Tag Archives: Spike Lee

Latest Spike/Denzel Collab “Highest 2 Lowest” Slow to Find Footing

From discordant opening sequences to a transcendent finale, the Spike Lee’s latest operates in an auspicious plane as “most improved Joint.” Highest 2 Lowest (B-), playing in select theatres before streaming on Apple+, is Lee’s neo-noir remake of Akira Kurosawa’s 1963 High and Low, and Lee makes the story completely his own with contemporary themes about public image, wealth and morality. The director appears to have a lot on his mind, including how to spend one’s time making art and impacting society; there are artifacts throughout the protagonist’s home and world showcasing the giants of history on whose shoulders its characters stand.
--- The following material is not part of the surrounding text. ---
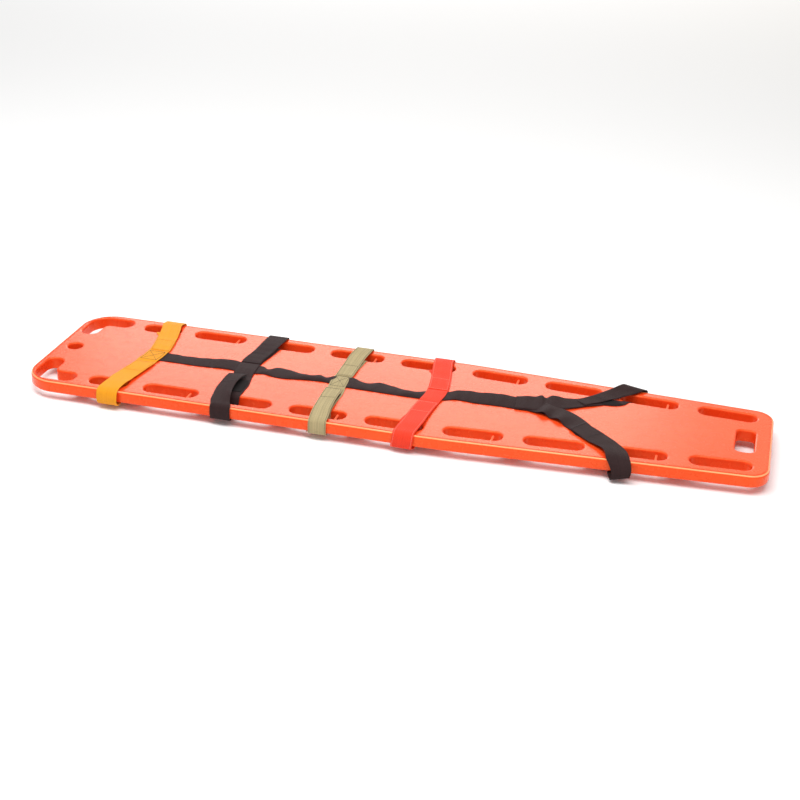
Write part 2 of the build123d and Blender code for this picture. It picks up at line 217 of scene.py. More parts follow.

The plot is centered on a charismatic but stoic music mogul played by Denzel Washington, with small parts for his wife (Ilfenesh Hadera) and his chauffeur/henchman (Jeffrey Wright), who get much less to do. Together this trio confronts double-crosses in ways that feel at first overly melodramatic and ultimately cathartic. The ensemble also includes music artists ASAP Rocky and Ice Spice creating original characters plus basketballer Rick Fox, actors Rosie Perez and Anthony Ramos and pianist Eddie Palmieri inexplicably playing themselves. The film’s first act leans too much into subversive symbolism with sparse characters posed and juxtaposed against a towering NYC/Brooklyn borderland and an all-too-perfect family underscored by a fussy score. The Howard Drossin music massively improves and makes better sense as the film moves into more kinetic action; it’s soon downright rousing. There’s lots to recommend for viewers who hang in there for the full parable, not the least of which is another towering and nuanced performance by Washington. The parts of the film which are twisty are nifty; other lumpy portions work in circulative spurts. It’s esoteric, genre-defying and largely entertaining with a narrative examining modern anxieties and legacy.